Redmond, Washington-based Microsoft handed over account information it kept on US soil, but said the content of emails was off-limits because it was stored on servers in Ireland, according to a summary of the case.

The citizenship and location of the suspected drug trafficker were not revealed.

The warrant had been issued under provisions of Stored Communications Act (SCA) legislation enacted as part of the Electronic Communications Privacy Act of 1986.

Judge Susan Carney of the appeals court said that the SCA does not give US courts authority to force internet companies in the United States to seize customer email contents stored on foreign servers.

‘We conclude that Congress did not intend the SCA's warrant provisions to apply extraterritorially,’ the judges said.

‘The focus of those provisions is protection of a user's privacy interests.’

Local law rules

Microsoft welcomed the decision, saying it helped insure people's privacy rights are protected by laws in their own countries.

The case had been closely watched by those who feared that a ruling against Microsoft would pave the way for countries to force internet firms to disclose user data no matter where in the world it was kept.

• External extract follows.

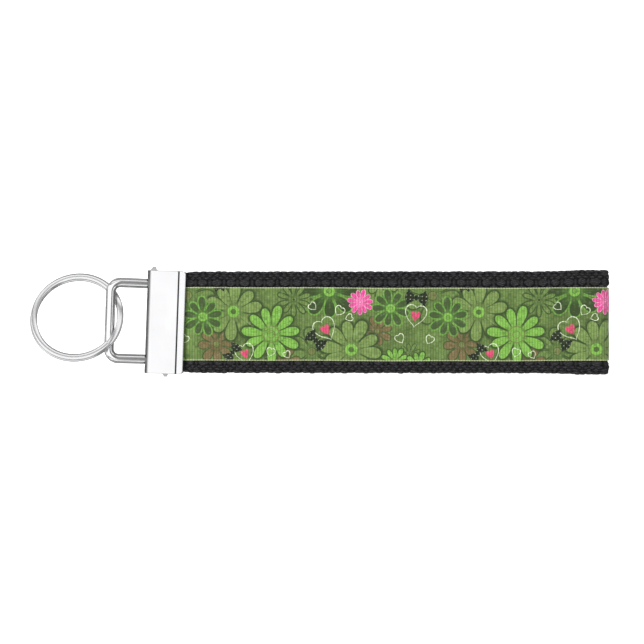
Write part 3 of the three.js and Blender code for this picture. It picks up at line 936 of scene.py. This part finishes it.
def clamp_skin(finish):
    """The bent sheet, with its slots, teeth and lugs; its ends and the lip's corners are rounded off."""
    outline, inward = (np.concatenate([upper, (upper * (1, -1))[::-1]]) for upper in jaw_outline())
    edge = CLAMP_WIDTH / 2
    rounding = edge - END_EDGE_R * (1 - np.sin(np.radians(np.linspace(90, 0, 7))))
    corner = edge - np.linspace(LIP_CORNER_R, END_EDGE_R, 10)
    ends = np.unique(np.round(np.concatenate([rounding, corner]), 4))
    stations = np.concatenate([-ends[::-1], np.linspace(-edge + 2, edge - 2, 15), ends])
    lip_zone = np.clip((outline[:, 0] - (CLAMP_DEPTH / 2 - CREASE_FROM_LIP + CREASE_HALF))
                       / (CREASE_FROM_LIP - CREASE_HALF), 0, 1)
    loops = []
    for y in stations:
        past = max(0.0, abs(y) - (edge - END_EDGE_R))
        inset = END_EDGE_R - math.sqrt(max(0.0, END_EDGE_R ** 2 - past ** 2))
        into_corner = min(LIP_CORNER_R, max(0.0, abs(y) - (edge - LIP_CORNER_R)))
        drawn_in = LIP_CORNER_R - math.sqrt(LIP_CORNER_R ** 2 - into_corner ** 2)
        section = outline + inward * inset
        x = section[:, 0] - drawn_in * lip_zone
        loops.append(np.stack([x, np.full(x.size, y), section[:, 1]], -1))
    clamp = swept("clamp_sheet", in_clamp(np.array(loops)), finish)

    for side in (-1, 1):
        slot_y = BAIL_Y + side * (BAIL_WIDTH / 2 - BAIL_WIRE_R)
        section = rounded_rectangle(SLOT_WIDE, SLOT_TALL, SLOT_CORNER_R, 6)
        outside, inside = -CLAMP_DEPTH / 2 - 1, -CLAMP_DEPTH / 2 + SLOT_DEEP
        wall = [[[x, slot_y + y, z] for y, z in section] for x in (outside, inside)]
        combine(clamp, swept("slot", in_clamp(np.array(wall)), finish), "DIFFERENCE")
    combine(clamp, clamp_teeth(finish), "UNION")
    tidy_normals(clamp)
    clamp.modifiers.new("level faces", "WEIGHTED_NORMAL").keep_sharp = True
    apply_modifiers(clamp)
    return clamp


def rounded_rectangle(width, height, radius, steps):
    """Points round a rectangle with round corners."""
    x, y = width / 2 - radius, height / 2 - radius
    corners = [arc(x, y, radius, 0, 90, steps), arc(-x, y, radius, 90, 180, steps),
               arc(-x, -y, radius, 180, 270, steps), arc(x, -y, radius, 270, 360, steps)]
    return np.concatenate(corners)


def clamp_teeth(finish):
    """The teeth inside both jaws and the lug at one end of each, as one object."""
    vertices, faces = [], []

    def add_prism(section, start, end, place):
        base = len(vertices)
        vertices.extend(place(a, b, depth) for depth in (start, end) for a, b in section)
        faces.extend([base + corner for corner in face] for face in closed_tube(2, len(section)))

    root = CLAMP_HEIGHT / 2 - SHEET + 0.1
    tip = CLAMP_HEIGHT / 2 - SHEET - TOOTH_TALL
    tooth_x = CLAMP_DEPTH / 2 - TOOTH_FROM_LIP
    edge = CLAMP_WIDTH / 2
    for jaw in (1, -1):
        for index in range(TEETH):
            y = (index - (TEETH - 1) / 2) * TOOTH_PITCH
            tooth = [(y - TOOTH_HALF, root), (y - TOOTH_TIP, tip),
                     (y + TOOTH_TIP, tip), (y + TOOTH_HALF, root)]
            add_prism(tooth, tooth_x - TOOTH_DEEP / 2, tooth_x + TOOTH_DEEP / 2,
                      lambda a, b, x: (x, jaw * a, jaw * b))
        lug = [(-LUG_BASE / 2, edge - LUG_ROOT), (LUG_BASE / 2, edge - LUG_ROOT),
               (LUG_BASE / 6, edge + LUG_TALL), (-LUG_BASE / 6, edge + LUG_TALL)]
        add_prism(lug, LUG_UNDER, CLAMP_HEIGHT / 2 - LUG_INSET,
                  lambda a, b, z: (a + LUG_X[jaw], jaw * b, jaw * z - LUG_DROP * ((b > edge) - (jaw < 0))))
    made = make_object("teeth", in_clamp(np.array(vertices)), faces, finish)
    tidy_normals(made)
    return made


def bail_skin(finish):
    """The wire loop, from one side of its butt joint to the other, swept with a round section."""
    half = BAIL_WIDTH / 2 - BAIL_WIRE_R
    reach = (CLAMP_X + INNER_BAR_X - BAR_X) / math.cos(BAIL_LIFT)
    wide, tight = BAIL_CORNER_R, BAIL_INNER_CORNER_R
    line = np.concatenate([
        [[0, BUTT_GAP / 2], [0, half - tight - 2]],
        arc(-tight, half - tight, tight, 0, 90, 12),
        np.linspace([-tight, half], [-reach + wide, half], 12)[1:-1],
        arc(-reach + wide, half - wide, wide, 90, 180, 18),
        np.linspace([-reach, half - wide], [-reach, -half + wide], 16)[1:-1],
        arc(-reach + wide, -half + wide, wide, 180, 270, 18),
        np.linspace([-reach + wide, -half], [-tight, -half], 12)[1:-1],
        arc(-tight, -half + tight, tight, 270, 360, 12),
        [[0, -half + tight + 2], [0, -BUTT_GAP / 2]]])
    tangent = np.gradient(line, axis=0)
    tangent /= np.linalg.norm(tangent, axis=1)[:, None]
    aside = np.stack([tangent[:, 1], -tangent[:, 0]], -1)
    around = np.linspace(0, 2 * PI, WIRE_STEPS, endpoint=False)
    out = BAIL_WIRE_R * np.cos(around)
    rise = BAIL_WIRE_R * np.sin(around)
    flat = line[:, None, :] + aside[:, None, :] * out[None, :, None]
    x, y = flat[..., 0], flat[..., 1] + BAIL_Y
    z = np.broadcast_to(rise, x.shape)
    lifted = np.stack([x * math.cos(BAIL_LIFT) + z * math.sin(BAIL_LIFT), y,
                       z * math.cos(BAIL_LIFT) - x * math.sin(BAIL_LIFT)], -1)
    return swept("bail_wire", in_clamp(lifted + (INNER_BAR_X, 0, 0)), finish)


def rounded_wire(width, height, fullness, steps):
    """Points round a section between an ellipse (fullness 1) and a rectangle (fullness 0)."""
    turn = np.linspace(0, 2 * PI, steps, endpoint=False)
    across, up = np.cos(turn), np.sin(turn)
    return np.stack([width / 2 * np.sign(across) * np.abs(across) ** fullness,
                     height / 2 * np.sign(up) * np.abs(up) ** fullness], -1)


def ring_skin(finish):
    """Flat wire coiled almost twice: level for most of each turn, with one step between the two."""
    wire_r = RING_OUTER_R - RING_WIRE_WIDE / 2
    coiled = 4 * PI - RING_STEP
    section = rounded_wire(RING_WIRE_WIDE, RING_WIRE_THICK, RING_FULLNESS, WIRE_STEPS)
    along = np.linspace(0, coiled, RING_STEPS + 1)
    extra = RING_END_ROUNDING / wire_r
    along = np.unique(np.concatenate([along, [extra, coiled - extra, extra * 0.4, coiled - extra * 0.4]]))
    near_end = np.minimum(along, coiled - along) / extra
    rounded = np.sqrt(np.clip(1 - (1 - near_end) ** 2, 0, 1))
    shrink = np.where(near_end < 1, RING_END_SIZE + (1 - RING_END_SIZE) * rounded, 1.0)
    ease = smooth((along - coiled / 2) / RING_STEP + 0.5)
    angle = (RING_STEP_AT - (along - coiled / 2))[:, None]
    slack = RING_SLACK * (1 - ease)[:, None]
    radius = wire_r + section[None, :, 0] * shrink[:, None]
    rise = section[None, :, 1] * shrink[:, None] + RING_PITCH * (0.5 - ease)[:, None]
    x, y = (radius - slack) * np.cos(angle) + slack, RING_OVAL * radius * np.sin(angle)
    z = np.broadcast_to(rise, x.shape)
    tilted = np.stack([x, y * math.cos(RING_TILT) - z * math.sin(RING_TILT),
                       y * math.sin(RING_TILT) + z * math.cos(RING_TILT)], -1)
    drop = RING_OUTER_R * math.sin(-RING_TILT) + (RING_WIRE_THICK + RING_PITCH) / 2 * math.cos(RING_TILT)
    return swept("ring_coil", (tilted + (RING_X, RING_Y, drop + RING_REST_GAP)) * MM, finish)


# ---- making the object ----

webbing_finish = webbing_material()
ribbon_finish = ribbon_material()
strap_pieces("webbing", WEB, webbing_surface, webbing_v(), WEB_STEP, webbing_finish)
strap_pieces("ribbon", RIBBON, ribbon_surface, ribbon_v(), RIB_PITCH / RIB_STEPS, ribbon_finish)

clamp_finish = clamp_metal()
bail_finish = metal("bail nickel", (0.88, 0.88, 0.89, 1), 0.12, (0.2, 1, 1))[0]
ring_finish = metal("ring steel", (0.78, 0.78, 0.79, 1), 0.14, (1, 1, 1))[0]
for make, body, node, slot, finish in ((clamp_skin, "root", "clamp", "clamp_nickel", clamp_finish),
                                       (bail_skin, "bail", "bail", "bail_nickel", bail_finish),
                                       (ring_skin, "split_ring", "split_ring", "ring_steel", ring_finish)):
    piece = make(finish)
    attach(piece, body)
    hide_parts(node)

# ---- floor, light and camera ----

def floor_material():
    """Pale paper, darker in the metal's mirror, with painted shade that is deepest near the object."""
    made, graph, shader = material("pale floor")
    ray = graph.node("LightPath").outputs
    x, y, _ = graph.split(graph.node("TexCoord").outputs["Object"])
    away = graph.length(graph.math("ADD", x, 0.06), y)
    # painted shade: the floor as the metal mirrors it darkens towards the object
    mirrored = graph.mix(graph.ramp(away, 0.12, 0.50), (0.20, 0.20, 0.20, 1), (0.60, 0.60, 0.60, 1))
    graph.fill(shader, {
        "Base Color": graph.mix(ray["Is Glossy Ray"], (0.93, 0.93, 0.93, 1), mirrored),
        "Emission Color": (1, 1, 1, 1),
        "Emission Strength": graph.times(ray["Is Camera Ray"], 0.30),
        "Roughness": 0.9,
        "Specular IOR Level": 0.1})
    return made


FLOOR = 3.0
BELOW = -0.05              # the floor lies below the reach of the open loop and of the hanging ring
corners = [(FLOOR * x, FLOOR * y, BELOW) for x, y in ((-1, -1), (1, -1), (1, 1), (-1, 1))]
make_object("floor", corners, [(0, 1, 2, 3)], floor_material())

scene.world = bpy.data.worlds.new("studio")
scene.world.use_nodes = True
sky = Graph(scene.world.node_tree)
toward_x, toward_y, upward = sky.split(sky.node("TexCoord").outputs["Generated"])
sideways = sky.math("ABSOLUTE", toward_y)


def between(value, low, high, soft):
    """1 from low to high and 0 outside, with soft edges."""
    rising = sky.ramp(value, low - soft, low + soft)
    return sky.times(rising, sky.ramp(value, high - soft, high + soft, 1.0, 0.0))


# What the metal mirrors: a wide panel overhead, a strip on each side, one at the fold's end, and a dark flag.
panel = sky.times(between(toward_x, -0.94, 0.34, 0.04), sky.ramp(sideways, 0.56, 0.64, 1.0, 0.0))
side_strips = sky.times(between(sideways, 0.73, 0.90, 0.03), sky.ramp(upward, 0.12, 0.2))
end_strip = sky.times(between(toward_x, 0.76, 0.88, 0.03), sky.ramp(sideways, 0.42, 0.52, 1.0, 0.0))
flag = sky.times(between(toward_x, 0.42, 0.66, 0.06), sky.ramp(sideways, 0.25, 0.60, 0.60, 0.0))
tone = sky.times(sky.ramp(upward, 0.05, 0.5, 0.10, 0.40), sky.minus(1.0, flag))
shining = sky.math("MAXIMUM", panel, sky.math("MAXIMUM", side_strips, end_strip))
brightness = sky.math("MULTIPLY_ADD", shining, 0.86, tone)
seen_directly = sky.node("LightPath").outputs["Is Camera Ray"]
backdrop = sky.math("MAXIMUM", brightness, seen_directly)
sky.node("OutputWorld", sky.node("Background", backdrop, 1.0).outputs[0])


def softbox(name, place, size, power):
    """A square area light, turned to the object, that no mirror shows."""
    light = bpy.data.lights.new(name, "AREA")
    light.size = size
    light.energy = power
    made = bpy.data.objects.new(name, light)
    made.location = place
    made.rotation_euler = (-Vector(place)).to_track_quat("-Z", "Y").to_euler()
    made.visible_glossy = False
    scene.collection.objects.link(made)


softbox("key", (-0.90, 0.30, 0.62), 0.40, 8.5)
softbox("fill", (0.80, -0.50, 0.90), 0.60, 3.5)

camera = bpy.data.objects.new("camera", bpy.data.cameras.new("camera"))
camera.data.lens = 85
camera.data.sensor_width = 36
camera.data.clip_start = 0.01
camera.location = (0.45 * MM, 0.08 * MM, 477.4 * MM)
scene.collection.objects.link(camera)
scene.camera = camera
scene.view_settings.view_transform = "Standard"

‘This decision provides a major victory for the protection of people's privacy rights under their own laws rather than the reach of foreign governments,’ Microsoft chief legal officer Brad Smith said in an email.

‘It makes clear that the US Congress did not give the US Government the authority to use search warrants unilaterally to reach beyond US borders.’

Knowing personal information will be protected by local law is also imperative for people to trust technology companies, Smith reasoned.

The long-running case has been a key point of concern for online service providers and their users.

If the Department of Justice had triumphed over Microsoft in the case, other countries would have easily seen it as a green light to use their own laws to demand data stored in the US, said Greg Nojeim, a project director at Washington-based nonprofit Center for Democracy and Technology.

‘It would have been like the Wild West and disaster for privacy,’ Nojeim said.

Matter of how

The Information Technology and Innovation Foundation, a Washington-based tech policy think tank which supported Microsoft's case, said data stored in other countries should be sought under auspices of a Mutual Legal Assistance Treaty designed to let police agencies around the world to help one another.

‘The question here isn't whether the US government can gain lawful access to this data, but rather the process it should use to do so,’ said ITIF vice president Daniel Castro.

The US has such mutual assistance treaties with more than 50 countries, including Ireland, according to Castro.

Microsoft's legal win came with the risk that foreign governments would begin forcing tech companies to rely on local servers to keep information away from US authorities, the ITIF warned.

The group was among several urging US political leaders to speed efforts to improve the MLAT process and create a global framework for governments to legally access data stored in the cloud.